---- GIVEN DATA

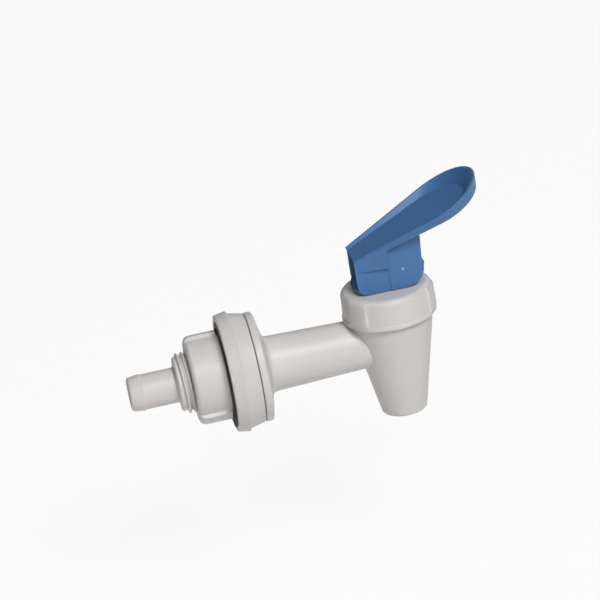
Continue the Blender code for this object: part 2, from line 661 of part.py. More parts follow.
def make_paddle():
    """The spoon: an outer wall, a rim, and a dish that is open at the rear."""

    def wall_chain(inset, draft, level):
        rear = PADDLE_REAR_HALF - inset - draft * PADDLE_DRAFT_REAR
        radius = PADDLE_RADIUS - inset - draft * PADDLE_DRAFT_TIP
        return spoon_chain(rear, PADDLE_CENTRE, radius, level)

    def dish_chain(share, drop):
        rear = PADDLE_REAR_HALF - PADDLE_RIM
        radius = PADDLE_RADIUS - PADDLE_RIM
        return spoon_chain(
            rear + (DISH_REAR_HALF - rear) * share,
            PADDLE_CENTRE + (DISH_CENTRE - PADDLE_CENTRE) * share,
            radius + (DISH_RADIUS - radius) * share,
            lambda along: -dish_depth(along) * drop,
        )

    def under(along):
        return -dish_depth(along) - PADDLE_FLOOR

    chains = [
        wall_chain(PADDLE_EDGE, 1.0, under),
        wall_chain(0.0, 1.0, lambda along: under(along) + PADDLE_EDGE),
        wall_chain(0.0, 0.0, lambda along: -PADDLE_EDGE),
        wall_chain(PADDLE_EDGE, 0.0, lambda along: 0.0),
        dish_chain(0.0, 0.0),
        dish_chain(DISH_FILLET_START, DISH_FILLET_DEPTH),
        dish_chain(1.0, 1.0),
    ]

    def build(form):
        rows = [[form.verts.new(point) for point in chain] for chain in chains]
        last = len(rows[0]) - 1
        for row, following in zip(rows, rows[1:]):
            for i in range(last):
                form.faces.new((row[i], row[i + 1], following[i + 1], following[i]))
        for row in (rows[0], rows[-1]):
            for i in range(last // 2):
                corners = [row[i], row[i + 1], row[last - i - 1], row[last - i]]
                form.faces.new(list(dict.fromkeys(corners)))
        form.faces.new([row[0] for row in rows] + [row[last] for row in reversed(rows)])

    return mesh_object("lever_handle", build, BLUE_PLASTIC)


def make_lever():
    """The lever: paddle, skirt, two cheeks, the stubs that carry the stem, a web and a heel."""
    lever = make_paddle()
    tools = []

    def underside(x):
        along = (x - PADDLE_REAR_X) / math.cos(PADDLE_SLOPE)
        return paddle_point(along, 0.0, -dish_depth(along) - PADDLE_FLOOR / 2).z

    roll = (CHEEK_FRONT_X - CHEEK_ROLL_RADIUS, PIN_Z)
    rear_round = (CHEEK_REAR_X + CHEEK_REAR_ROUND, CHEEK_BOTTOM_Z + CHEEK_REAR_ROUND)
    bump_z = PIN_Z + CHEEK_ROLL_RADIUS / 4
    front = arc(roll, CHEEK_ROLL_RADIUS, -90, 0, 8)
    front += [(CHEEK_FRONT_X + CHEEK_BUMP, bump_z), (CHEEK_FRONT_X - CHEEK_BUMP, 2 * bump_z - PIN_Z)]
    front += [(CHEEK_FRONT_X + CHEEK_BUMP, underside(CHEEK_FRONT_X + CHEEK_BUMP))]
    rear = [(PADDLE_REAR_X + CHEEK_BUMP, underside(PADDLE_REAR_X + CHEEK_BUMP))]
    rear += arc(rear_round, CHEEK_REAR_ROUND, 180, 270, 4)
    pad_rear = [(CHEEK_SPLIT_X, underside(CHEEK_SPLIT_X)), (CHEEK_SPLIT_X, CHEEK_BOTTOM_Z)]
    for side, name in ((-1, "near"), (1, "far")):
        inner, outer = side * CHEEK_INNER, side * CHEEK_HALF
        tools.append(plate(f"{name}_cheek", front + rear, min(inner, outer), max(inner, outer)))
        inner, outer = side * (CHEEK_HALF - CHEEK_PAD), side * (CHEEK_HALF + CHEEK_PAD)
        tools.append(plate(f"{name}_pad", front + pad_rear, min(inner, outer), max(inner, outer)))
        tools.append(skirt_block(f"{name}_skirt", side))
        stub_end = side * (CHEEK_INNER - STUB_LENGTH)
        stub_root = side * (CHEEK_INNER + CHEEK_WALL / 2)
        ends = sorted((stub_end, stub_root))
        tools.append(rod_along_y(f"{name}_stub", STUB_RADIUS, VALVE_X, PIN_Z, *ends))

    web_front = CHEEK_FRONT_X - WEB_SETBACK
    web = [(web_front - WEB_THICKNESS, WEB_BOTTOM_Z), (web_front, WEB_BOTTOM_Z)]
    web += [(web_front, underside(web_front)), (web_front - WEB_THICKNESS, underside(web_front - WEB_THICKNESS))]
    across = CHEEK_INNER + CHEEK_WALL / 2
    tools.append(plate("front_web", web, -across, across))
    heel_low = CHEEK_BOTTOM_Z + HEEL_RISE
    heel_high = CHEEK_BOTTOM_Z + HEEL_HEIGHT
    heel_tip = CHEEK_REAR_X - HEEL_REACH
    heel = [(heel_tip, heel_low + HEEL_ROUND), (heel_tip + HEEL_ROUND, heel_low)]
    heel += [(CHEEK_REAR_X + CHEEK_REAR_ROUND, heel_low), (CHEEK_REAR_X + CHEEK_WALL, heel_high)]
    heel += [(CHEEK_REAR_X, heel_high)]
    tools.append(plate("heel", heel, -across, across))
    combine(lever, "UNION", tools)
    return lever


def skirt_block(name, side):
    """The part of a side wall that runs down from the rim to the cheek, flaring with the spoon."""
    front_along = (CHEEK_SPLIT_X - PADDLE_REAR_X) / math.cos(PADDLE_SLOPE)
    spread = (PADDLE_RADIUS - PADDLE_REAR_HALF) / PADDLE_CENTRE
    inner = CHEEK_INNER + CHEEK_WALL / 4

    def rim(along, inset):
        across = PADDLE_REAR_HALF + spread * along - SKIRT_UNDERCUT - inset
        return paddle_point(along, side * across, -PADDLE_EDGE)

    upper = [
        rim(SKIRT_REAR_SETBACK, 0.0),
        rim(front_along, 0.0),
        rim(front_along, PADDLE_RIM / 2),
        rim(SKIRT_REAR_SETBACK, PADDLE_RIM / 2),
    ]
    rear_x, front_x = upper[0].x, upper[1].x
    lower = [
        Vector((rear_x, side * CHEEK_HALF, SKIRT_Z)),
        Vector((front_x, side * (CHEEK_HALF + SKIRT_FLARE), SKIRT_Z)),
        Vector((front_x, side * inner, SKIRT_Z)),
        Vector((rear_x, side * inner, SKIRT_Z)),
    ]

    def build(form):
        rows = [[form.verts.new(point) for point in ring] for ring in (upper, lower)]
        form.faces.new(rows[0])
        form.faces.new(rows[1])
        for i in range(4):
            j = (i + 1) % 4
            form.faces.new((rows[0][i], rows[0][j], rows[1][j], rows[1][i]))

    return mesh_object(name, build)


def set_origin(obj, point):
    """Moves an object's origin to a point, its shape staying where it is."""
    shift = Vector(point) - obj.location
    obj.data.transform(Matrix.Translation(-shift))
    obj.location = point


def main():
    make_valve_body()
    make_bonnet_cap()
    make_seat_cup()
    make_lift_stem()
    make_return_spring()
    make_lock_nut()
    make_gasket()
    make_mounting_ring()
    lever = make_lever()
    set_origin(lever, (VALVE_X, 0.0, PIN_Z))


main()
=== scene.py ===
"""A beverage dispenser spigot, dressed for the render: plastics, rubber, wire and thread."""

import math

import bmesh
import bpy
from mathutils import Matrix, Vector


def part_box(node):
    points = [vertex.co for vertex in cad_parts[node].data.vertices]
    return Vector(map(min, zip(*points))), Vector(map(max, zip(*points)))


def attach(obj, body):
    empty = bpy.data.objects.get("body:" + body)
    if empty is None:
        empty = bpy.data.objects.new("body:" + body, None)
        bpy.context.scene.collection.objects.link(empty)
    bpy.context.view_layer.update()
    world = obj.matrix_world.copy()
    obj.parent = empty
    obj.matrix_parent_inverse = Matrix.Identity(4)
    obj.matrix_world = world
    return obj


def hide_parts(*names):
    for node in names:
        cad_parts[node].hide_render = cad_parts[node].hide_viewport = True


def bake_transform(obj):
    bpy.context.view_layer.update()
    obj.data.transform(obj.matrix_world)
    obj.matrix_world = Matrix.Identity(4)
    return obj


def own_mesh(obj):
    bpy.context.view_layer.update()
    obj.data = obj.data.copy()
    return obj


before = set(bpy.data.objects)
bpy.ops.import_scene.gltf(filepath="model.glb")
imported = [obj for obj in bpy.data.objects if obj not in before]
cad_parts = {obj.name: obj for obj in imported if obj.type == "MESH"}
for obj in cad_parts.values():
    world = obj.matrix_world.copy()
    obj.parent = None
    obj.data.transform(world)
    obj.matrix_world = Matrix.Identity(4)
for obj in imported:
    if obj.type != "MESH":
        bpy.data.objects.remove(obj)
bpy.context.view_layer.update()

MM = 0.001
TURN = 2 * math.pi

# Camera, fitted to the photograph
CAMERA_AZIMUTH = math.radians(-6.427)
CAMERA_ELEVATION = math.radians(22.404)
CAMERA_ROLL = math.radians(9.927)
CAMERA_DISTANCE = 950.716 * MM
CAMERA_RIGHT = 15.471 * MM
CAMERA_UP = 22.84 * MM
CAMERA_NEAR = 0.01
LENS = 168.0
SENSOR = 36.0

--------

• WHAT TO DO
Set down exactly the lines from the line that contains "make_gasket()" to the line that contains "obj.matrix_parent_inverse = Matrix.Identity(4)", both lines included, and nothing more.

• COMPLETED TASK
    make_gasket()
    make_mounting_ring()
    lever = make_lever()
    set_origin(lever, (VALVE_X, 0.0, PIN_Z))


main()
=== scene.py ===
"""A beverage dispenser spigot, dressed for the render: plastics, rubber, wire and thread."""

import math

import bmesh
import bpy
from mathutils import Matrix, Vector


def part_box(node):
    points = [vertex.co for vertex in cad_parts[node].data.vertices]
    return Vector(map(min, zip(*points))), Vector(map(max, zip(*points)))


def attach(obj, body):
    empty = bpy.data.objects.get("body:" + body)
    if empty is None:
        empty = bpy.data.objects.new("body:" + body, None)
        bpy.context.scene.collection.objects.link(empty)
    bpy.context.view_layer.update()
    world = obj.matrix_world.copy()
    obj.parent = empty
    obj.matrix_parent_inverse = Matrix.Identity(4)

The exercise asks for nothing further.